Although the presidency thus granted gave the prior of Colchester exceptional powers, the rapid growth of houses of canons in England was beyond the control of a single general of the order; and it was not until the 13th century that the system of holding general provincial chapters at stated intervals secured some means of union between the many monasteries following the rule.

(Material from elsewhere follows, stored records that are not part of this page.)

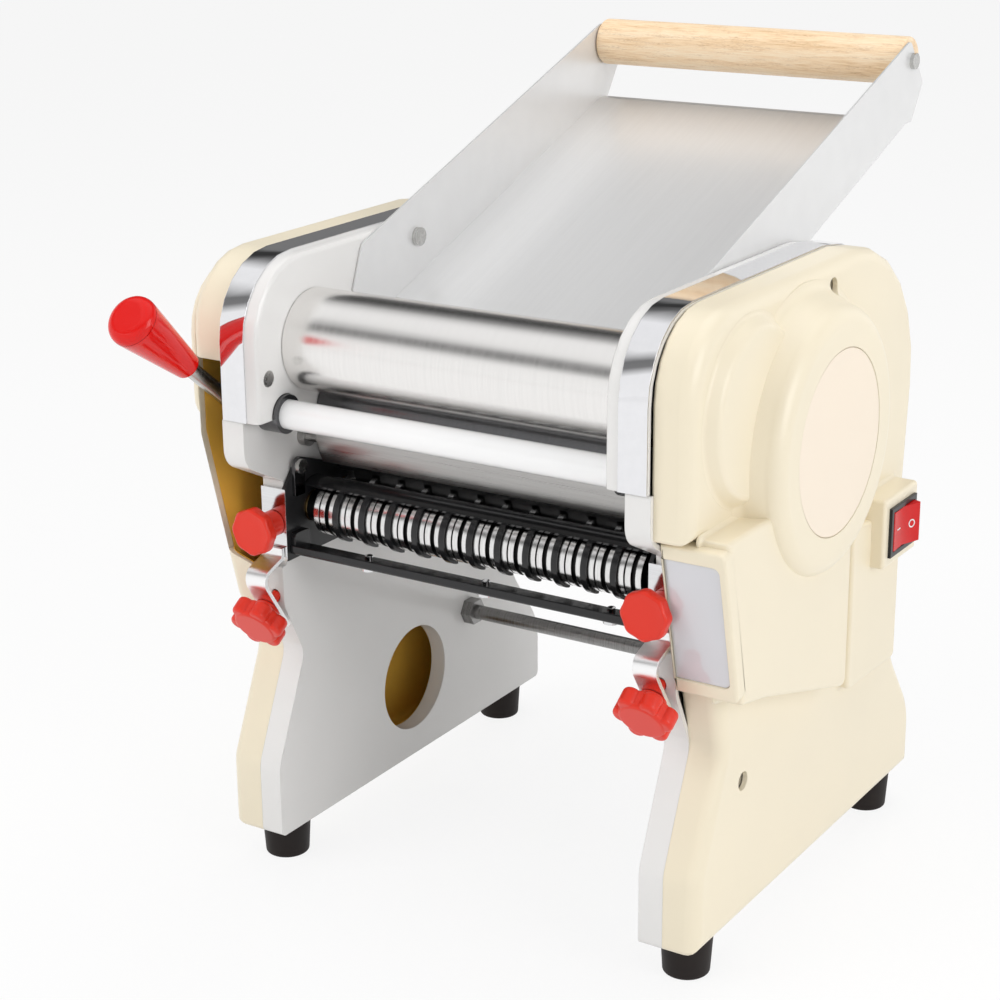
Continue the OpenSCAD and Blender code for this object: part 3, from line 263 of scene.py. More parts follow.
class Finish:
    """One material: a Principled shader, its plain values, and what varies over the surface."""

    def __init__(self, name, **plain):
        """New material with plain values for the shader's own sockets."""
        self.material = bpy.data.materials.new(name)
        self.material.use_nodes = True
        self.tree = self.material.node_tree
        self.shader = self.tree.nodes["Principled BSDF"]
        self.place = self.tree.nodes.new("ShaderNodeTexCoord").outputs["Object"]
        for name_, value in plain.items():
            self.shader.inputs[PLAIN[name_]].default_value = value

    def link(self, a, b):
        """Links an output to an input."""
        self.tree.links.new(a, b)

    def tone(self, size):
        """Tone and Specks of the shared surface tone at a size in features per metre."""
        node = self.tree.nodes.new("ShaderNodeGroup")
        node.node_tree = TONE
        self.link(self.place, node.inputs["Vector"])
        node.inputs["Size"].default_value = size
        return node.outputs["Tone"], node.outputs["Specks"]

    def lines(self, stretch, coarse):
        """Lines and Height of the shared tool lines."""
        node = self.tree.nodes.new("ShaderNodeGroup")
        node.node_tree = LINES
        self.link(self.place, node.inputs["Vector"])
        node.inputs["Stretch"].default_value = stretch
        node.inputs["Coarse"].default_value = coarse
        return node.outputs["Lines"], node.outputs["Height"]

    def ramp(self, factor, stops):
        """Colour ramp over a factor, from (position, colour) stops."""
        node = self.tree.nodes.new("ShaderNodeValToRGB")
        elements = node.color_ramp.elements
        while len(elements) < len(stops):
            elements.new(0.5)
        for element, (at, colour) in zip(elements, stops):
            element.position = at
            element.color = (*colour, 1)
        self.link(factor, node.inputs["Fac"])
        return node.outputs["Color"]

    def between(self, factor, low, high, start=0.3, end=0.7):
        """Number that goes from low to high as the factor goes from start to end."""
        node = self.tree.nodes.new("ShaderNodeMapRange")
        for label, value in (("From Min", start), ("From Max", end), ("To Min", low), ("To Max", high)):
            node.inputs[label].default_value = value
        self.link(factor, node.inputs["Value"])
        return node.outputs["Result"]

    def colour(self, socket):
        """Base colour from a socket."""
        self.link(socket, self.shader.inputs["Base Color"])

    def roughness(self, socket):
        """Roughness from a socket."""
        self.link(socket, self.shader.inputs["Roughness"])

    def relief(self, height, strength, depth, round_edges):
        """Bump from a height, over edges rounded by a radius in metres."""
        bump = self.tree.nodes.new("ShaderNodeBump")
        bump.inputs["Strength"].default_value = strength
        bump.inputs["Distance"].default_value = depth
        self.link(height, bump.inputs["Height"])
        edge = self.tree.nodes.new("ShaderNodeBevel")
        edge.samples = 4
        edge.inputs["Radius"].default_value = round_edges
        self.link(edge.outputs["Normal"], bump.inputs["Normal"])
        self.link(bump.outputs["Normal"], self.shader.inputs["Normal"])


def shades(colour, spread):
    """Two colours, a little darker and a little lighter than the given one."""
    dark = tuple(max(0.0, c * (1 - spread)) for c in colour)
    light = tuple(min(1.0, c * (1 + spread)) for c in colour)
    return dark, light


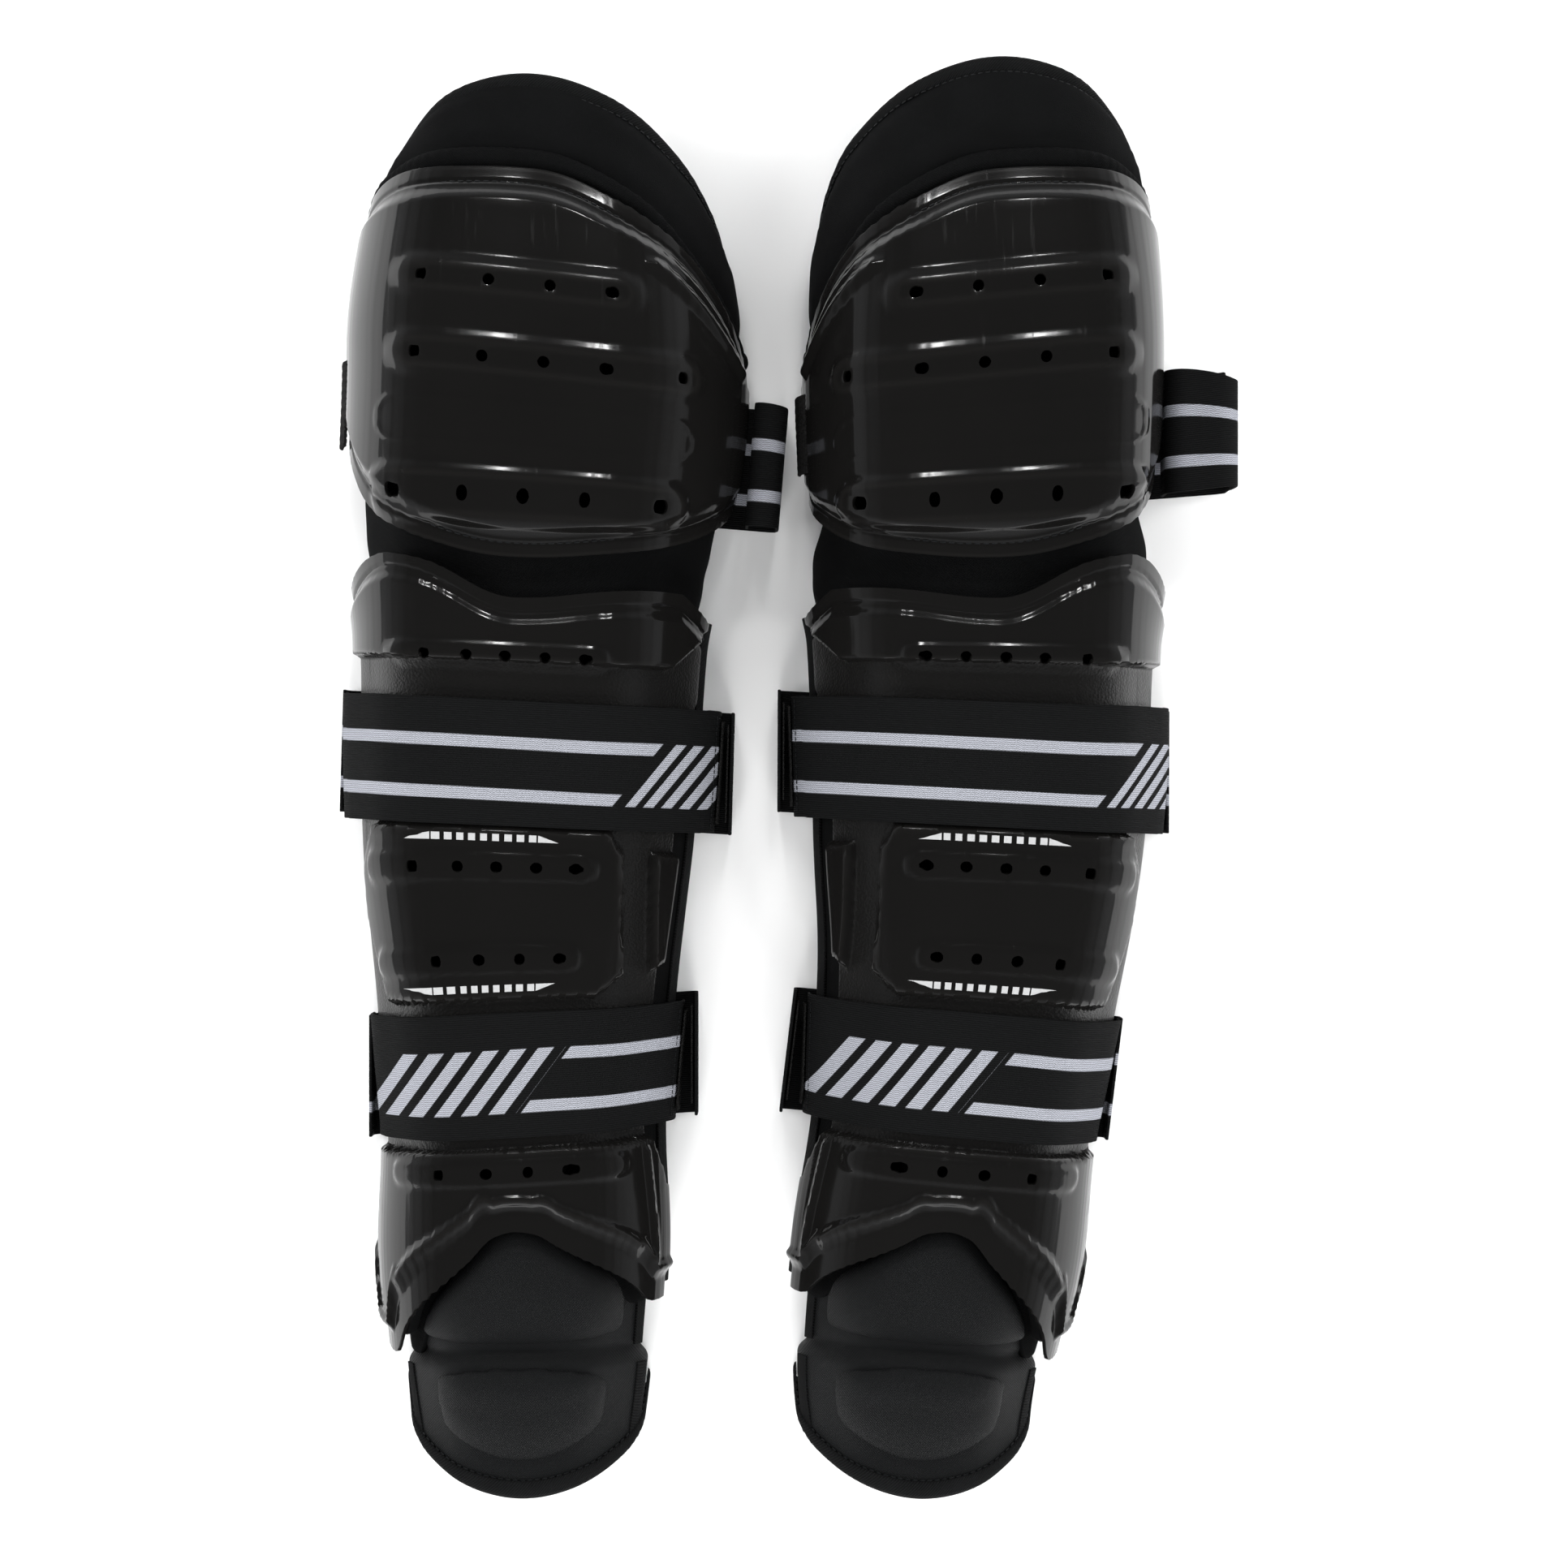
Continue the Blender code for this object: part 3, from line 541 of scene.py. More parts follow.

Such houses seem to have been known at first as canonicae, houses of canons, a term which might be applied to any secular chapter, and grants are made canonicis, to the canons of a house, not to a prior and convent. In examining the object of their foundation, the fact that they were essentially the successors of secular corporations which had failed to do their duty must be kept in mind. The Saxon minsters of secular canons had been, so far as anything definite can be said about them, connected with the parochial organisation of their age. In such towns as Bedford, Leicester and Shrewsbury, the canons of the various churches seem to have been a staff of clergy who served, not only the parish church in which they were settled, but other neighbouring churches.21 The question arises whether canons regular can be said to have succeeded to their duties in this respect. In certain quarters, possibly owing to the tendency to find authority in the past for remedies which may be applied to modern problems, there is a disposition to over-emphasise the parochial activities of Austin canons, and to regard their monasteries as colleges of mission-priests charged with the spiritual oversight of surrounding parishes. It is unquestionable that founders took this side of things into account.22 Certain gifts of churches seem to mean more than gifts of advowsons. For example, the foundation charter of the priory of St. Oswald at Nostell in Yorkshire, after the gift of the site of the priory church, proceeds to the grant of the four parish churches of Warmfield, Huddersfield, Batley and Rothwell, and in an additional clause grants two more, viz. South Kirkby and Featherstone.23 Of these, Huddersfield is at least sixteen miles away, and it is a fair distance to Batley; but the others were within reasonable reach of the monastery. The prominence given to the churches among the endowments certainly suggests that the founder had some idea that his priory might become a centre of parochial ministrations to the churches of his fee.

(1) Dugdale, Monasticon Anglicanum, ed. Caley, Ellis and Bandinel, VI. (i.), 474.
(2) Inspeximus and confirmation 23rd Sept., 1350: see Cal. Pat. Rolls, 1350-4, p. 1.
(3) Kighill and Ravenshead woods lie right and left of the main road from Nottingham to Mansfield just before it is joined by the road from Papplewick.
(4) Bestwood and the river Leen.
(5) Monasticon, VI. (i.), 474-5.
(6) Ibid. VI. (i.), 475.
(7) See Vis. and Mem. Southwell (Camden Soc.) intr. xxv. et seq.; Mem. Ripon (Surtees soc.) II., intr. x. (8) See the valuable article by Mr. W. Page, entitled Some Remarks on Churches of the Domesday Survey, Archaeologia LXVI., 61-102. (9) Monasticon VI. (i.), 51. (10) Ibid. II., 468, 469. (11) Ibid. VI. (i.), 211. (12) Ibid. VI. (i.), 374. (13) Ibid. VI. (i.), 262. (14) Ibid. VI. (i.) 463, sqq. (15) Ibid. VI. (i.), 63. (16) Ibid. VI. (ii.), 83.
(17) Ibid. IV., 533, 534. (18) Ibid. VI. (i.), 63.
(19) See the account 0f Bourne abbey in V.C.H., Lincs., II. (20) Monasticon, VI. (i.), 106.
(21) See Mr. Page's article in Archaeologia LXVI., ut sup. (22) See the monograph on Barnwell Priory by Mr. W. H. Frere, in Fasciculus J. W. Clark dicatus, Cambridge, 1909, 189-216, where this view is clearly put. (23) Monasticon VI. (i.), 92.